⟨
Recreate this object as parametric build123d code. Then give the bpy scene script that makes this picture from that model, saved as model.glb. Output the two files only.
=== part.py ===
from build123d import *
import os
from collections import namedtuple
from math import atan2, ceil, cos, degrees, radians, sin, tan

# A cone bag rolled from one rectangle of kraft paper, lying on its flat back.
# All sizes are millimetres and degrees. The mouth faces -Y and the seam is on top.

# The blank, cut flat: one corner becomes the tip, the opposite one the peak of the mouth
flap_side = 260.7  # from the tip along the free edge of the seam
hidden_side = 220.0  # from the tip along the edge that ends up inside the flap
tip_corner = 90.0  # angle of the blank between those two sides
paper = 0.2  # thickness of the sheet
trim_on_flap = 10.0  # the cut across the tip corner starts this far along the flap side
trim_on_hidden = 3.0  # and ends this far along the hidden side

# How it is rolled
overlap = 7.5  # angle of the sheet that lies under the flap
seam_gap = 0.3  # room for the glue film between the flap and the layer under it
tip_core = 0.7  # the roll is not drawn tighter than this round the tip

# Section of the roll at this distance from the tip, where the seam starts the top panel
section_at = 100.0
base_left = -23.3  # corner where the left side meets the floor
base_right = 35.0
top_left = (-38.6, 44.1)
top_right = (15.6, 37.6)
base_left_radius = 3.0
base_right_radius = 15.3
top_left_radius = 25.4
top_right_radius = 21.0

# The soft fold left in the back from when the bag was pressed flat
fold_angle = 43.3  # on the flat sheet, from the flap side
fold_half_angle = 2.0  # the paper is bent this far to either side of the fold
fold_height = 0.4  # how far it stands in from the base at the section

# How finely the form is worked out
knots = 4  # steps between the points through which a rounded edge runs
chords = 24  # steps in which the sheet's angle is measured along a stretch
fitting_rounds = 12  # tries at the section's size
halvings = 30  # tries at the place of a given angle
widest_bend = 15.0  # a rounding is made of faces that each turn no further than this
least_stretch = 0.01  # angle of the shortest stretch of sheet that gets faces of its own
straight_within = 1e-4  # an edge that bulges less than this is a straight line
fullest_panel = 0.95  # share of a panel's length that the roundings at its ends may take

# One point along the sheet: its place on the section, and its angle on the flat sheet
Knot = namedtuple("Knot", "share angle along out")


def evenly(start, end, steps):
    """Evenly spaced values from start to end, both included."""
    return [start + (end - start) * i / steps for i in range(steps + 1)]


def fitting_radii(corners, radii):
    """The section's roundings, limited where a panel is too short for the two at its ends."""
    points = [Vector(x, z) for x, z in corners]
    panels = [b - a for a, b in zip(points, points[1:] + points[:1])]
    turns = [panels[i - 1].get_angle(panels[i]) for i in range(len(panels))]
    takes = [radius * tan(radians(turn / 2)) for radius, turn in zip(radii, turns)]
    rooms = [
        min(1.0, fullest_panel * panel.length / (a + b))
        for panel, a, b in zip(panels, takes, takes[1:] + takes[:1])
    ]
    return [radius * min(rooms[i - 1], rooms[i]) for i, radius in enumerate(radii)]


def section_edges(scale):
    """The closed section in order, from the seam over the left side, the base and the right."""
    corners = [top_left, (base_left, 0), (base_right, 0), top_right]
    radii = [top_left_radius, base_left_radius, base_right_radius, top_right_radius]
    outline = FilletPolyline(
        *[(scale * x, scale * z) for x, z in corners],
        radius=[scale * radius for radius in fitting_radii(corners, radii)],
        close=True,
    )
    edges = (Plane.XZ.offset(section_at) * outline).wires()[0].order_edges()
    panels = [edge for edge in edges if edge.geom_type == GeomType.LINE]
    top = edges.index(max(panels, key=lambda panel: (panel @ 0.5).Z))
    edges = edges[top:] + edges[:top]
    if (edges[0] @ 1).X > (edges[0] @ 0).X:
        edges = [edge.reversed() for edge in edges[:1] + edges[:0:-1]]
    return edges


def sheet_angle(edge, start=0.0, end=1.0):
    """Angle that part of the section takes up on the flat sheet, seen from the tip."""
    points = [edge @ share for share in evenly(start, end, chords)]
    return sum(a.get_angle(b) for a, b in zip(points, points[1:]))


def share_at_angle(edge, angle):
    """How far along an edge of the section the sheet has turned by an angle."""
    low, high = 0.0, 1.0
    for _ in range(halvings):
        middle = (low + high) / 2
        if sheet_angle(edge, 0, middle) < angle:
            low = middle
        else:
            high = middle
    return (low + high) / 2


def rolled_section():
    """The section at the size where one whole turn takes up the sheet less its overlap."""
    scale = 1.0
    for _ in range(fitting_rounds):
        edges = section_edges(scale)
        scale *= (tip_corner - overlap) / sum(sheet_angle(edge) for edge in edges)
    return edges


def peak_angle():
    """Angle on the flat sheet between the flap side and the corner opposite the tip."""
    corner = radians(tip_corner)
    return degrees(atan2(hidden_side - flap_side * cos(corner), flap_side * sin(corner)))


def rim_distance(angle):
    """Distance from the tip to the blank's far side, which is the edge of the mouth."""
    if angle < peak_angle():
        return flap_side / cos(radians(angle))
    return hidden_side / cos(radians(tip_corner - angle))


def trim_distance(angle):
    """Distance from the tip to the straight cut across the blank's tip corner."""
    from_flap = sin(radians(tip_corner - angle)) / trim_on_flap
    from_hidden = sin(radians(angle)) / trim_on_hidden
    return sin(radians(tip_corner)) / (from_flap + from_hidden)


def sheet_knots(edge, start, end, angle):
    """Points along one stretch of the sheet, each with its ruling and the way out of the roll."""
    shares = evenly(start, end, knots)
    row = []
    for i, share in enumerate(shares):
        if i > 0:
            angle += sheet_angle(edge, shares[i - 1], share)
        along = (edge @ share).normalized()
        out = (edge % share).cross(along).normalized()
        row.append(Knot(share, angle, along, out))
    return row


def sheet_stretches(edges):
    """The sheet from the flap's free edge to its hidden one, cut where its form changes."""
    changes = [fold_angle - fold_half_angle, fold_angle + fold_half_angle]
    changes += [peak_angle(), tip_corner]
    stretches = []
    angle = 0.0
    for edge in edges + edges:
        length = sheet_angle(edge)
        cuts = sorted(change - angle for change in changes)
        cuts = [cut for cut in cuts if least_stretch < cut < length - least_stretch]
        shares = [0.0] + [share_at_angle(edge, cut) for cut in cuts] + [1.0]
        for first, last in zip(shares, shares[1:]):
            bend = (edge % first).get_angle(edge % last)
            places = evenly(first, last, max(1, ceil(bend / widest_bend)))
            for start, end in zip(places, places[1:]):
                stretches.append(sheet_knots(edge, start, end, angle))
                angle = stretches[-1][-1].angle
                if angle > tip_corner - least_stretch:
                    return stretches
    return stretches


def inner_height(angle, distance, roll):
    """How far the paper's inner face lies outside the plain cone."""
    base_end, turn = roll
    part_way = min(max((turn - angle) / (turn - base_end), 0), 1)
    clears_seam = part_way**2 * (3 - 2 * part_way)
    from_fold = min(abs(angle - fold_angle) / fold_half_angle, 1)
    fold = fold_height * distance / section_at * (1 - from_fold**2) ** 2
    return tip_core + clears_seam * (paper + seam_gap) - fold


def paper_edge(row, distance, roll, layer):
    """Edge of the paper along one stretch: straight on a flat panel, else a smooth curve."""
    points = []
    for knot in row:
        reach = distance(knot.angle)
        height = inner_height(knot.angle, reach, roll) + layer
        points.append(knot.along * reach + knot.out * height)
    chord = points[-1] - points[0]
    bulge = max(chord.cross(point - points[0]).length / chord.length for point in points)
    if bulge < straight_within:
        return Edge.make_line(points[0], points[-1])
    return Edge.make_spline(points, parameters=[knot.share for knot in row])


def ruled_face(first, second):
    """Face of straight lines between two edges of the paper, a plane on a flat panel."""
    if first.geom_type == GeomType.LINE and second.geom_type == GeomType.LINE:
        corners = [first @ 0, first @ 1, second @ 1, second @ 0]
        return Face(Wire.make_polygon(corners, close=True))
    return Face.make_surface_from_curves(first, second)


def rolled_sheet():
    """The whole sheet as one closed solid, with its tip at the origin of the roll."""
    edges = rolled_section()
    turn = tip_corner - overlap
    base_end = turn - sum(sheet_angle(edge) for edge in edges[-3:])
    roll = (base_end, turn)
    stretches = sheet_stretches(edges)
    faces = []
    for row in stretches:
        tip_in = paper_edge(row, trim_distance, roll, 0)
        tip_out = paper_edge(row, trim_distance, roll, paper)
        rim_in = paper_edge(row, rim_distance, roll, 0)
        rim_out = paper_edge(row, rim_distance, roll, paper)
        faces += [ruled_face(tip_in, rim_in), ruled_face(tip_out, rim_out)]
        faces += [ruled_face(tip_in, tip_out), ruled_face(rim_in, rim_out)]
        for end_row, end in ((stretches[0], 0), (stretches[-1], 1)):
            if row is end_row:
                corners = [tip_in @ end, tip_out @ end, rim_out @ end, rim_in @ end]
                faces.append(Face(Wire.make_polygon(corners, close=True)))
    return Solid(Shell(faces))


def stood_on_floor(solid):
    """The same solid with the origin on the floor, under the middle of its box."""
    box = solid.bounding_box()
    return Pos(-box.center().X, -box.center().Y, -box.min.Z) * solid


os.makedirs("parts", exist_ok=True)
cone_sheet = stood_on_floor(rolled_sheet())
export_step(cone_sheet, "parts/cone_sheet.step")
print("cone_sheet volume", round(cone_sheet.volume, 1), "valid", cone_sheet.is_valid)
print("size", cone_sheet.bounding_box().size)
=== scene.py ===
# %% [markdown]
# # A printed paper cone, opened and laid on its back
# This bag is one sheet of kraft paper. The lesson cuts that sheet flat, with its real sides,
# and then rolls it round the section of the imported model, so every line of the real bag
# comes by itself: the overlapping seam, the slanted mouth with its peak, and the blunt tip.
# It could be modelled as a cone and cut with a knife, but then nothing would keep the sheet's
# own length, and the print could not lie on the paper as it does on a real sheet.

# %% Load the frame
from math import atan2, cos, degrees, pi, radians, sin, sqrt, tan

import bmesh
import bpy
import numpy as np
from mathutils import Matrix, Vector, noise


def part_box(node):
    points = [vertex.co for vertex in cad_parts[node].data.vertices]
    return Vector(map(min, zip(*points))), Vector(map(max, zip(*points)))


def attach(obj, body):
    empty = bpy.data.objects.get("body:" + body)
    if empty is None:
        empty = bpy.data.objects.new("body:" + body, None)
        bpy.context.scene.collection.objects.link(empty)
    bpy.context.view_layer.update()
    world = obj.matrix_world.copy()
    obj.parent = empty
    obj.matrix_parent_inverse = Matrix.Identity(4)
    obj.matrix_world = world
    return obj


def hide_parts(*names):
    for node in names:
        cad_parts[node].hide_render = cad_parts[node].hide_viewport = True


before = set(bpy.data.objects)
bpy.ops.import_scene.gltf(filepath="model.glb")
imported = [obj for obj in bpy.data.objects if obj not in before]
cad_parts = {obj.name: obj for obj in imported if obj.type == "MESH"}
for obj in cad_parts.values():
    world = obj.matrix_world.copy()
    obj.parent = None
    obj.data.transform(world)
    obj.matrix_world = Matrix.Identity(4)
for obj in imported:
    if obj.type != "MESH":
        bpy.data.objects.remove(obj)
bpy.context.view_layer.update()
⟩
⟨
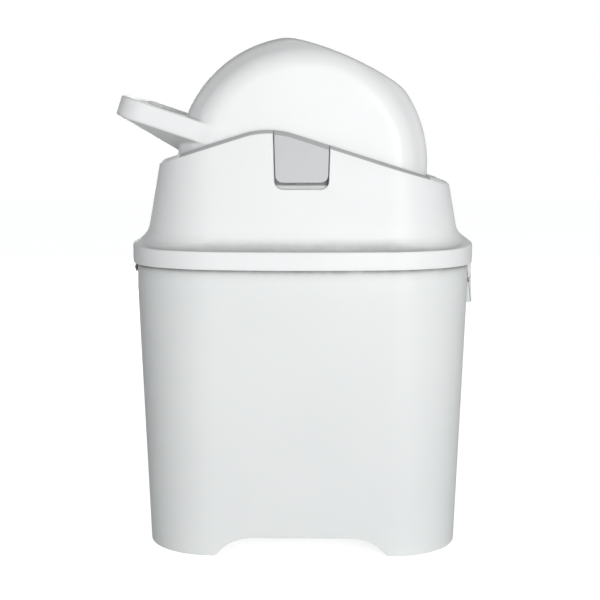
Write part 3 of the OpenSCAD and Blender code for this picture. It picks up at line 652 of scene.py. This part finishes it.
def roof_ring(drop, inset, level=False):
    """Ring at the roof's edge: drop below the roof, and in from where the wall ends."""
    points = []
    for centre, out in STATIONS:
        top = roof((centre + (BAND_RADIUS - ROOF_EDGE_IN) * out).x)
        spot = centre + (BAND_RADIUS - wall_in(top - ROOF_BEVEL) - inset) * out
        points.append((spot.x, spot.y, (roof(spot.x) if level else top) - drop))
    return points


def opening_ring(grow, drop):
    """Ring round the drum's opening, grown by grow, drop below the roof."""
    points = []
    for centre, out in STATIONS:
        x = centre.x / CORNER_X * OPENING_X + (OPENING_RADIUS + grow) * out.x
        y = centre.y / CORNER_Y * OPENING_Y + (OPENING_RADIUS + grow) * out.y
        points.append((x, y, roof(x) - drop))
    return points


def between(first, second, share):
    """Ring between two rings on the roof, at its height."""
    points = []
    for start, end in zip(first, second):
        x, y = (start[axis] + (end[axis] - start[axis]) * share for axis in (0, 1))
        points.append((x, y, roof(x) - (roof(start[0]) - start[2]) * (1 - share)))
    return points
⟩
## Do this
Extract from the listing above the lines between the line containing "cone_sheet = stood_on_floor(rolled_sheet())" and the line containing "# own length, and", keeping both of those lines. Output nothing else.

## Result
cone_sheet = stood_on_floor(rolled_sheet())
export_step(cone_sheet, "parts/cone_sheet.step")
print("cone_sheet volume", round(cone_sheet.volume, 1), "valid", cone_sheet.is_valid)
print("size", cone_sheet.bounding_box().size)
=== scene.py ===
# %% [markdown]
# # A printed paper cone, opened and laid on its back
# This bag is one sheet of kraft paper. The lesson cuts that sheet flat, with its real sides,
# and then rolls it round the section of the imported model, so every line of the real bag
# comes by itself: the overlapping seam, the slanted mouth with its peak, and the blunt tip.
# It could be modelled as a cone and cut with a knife, but then nothing would keep the sheet's
# own length, and the print could not lie on the paper as it does on a real sheet.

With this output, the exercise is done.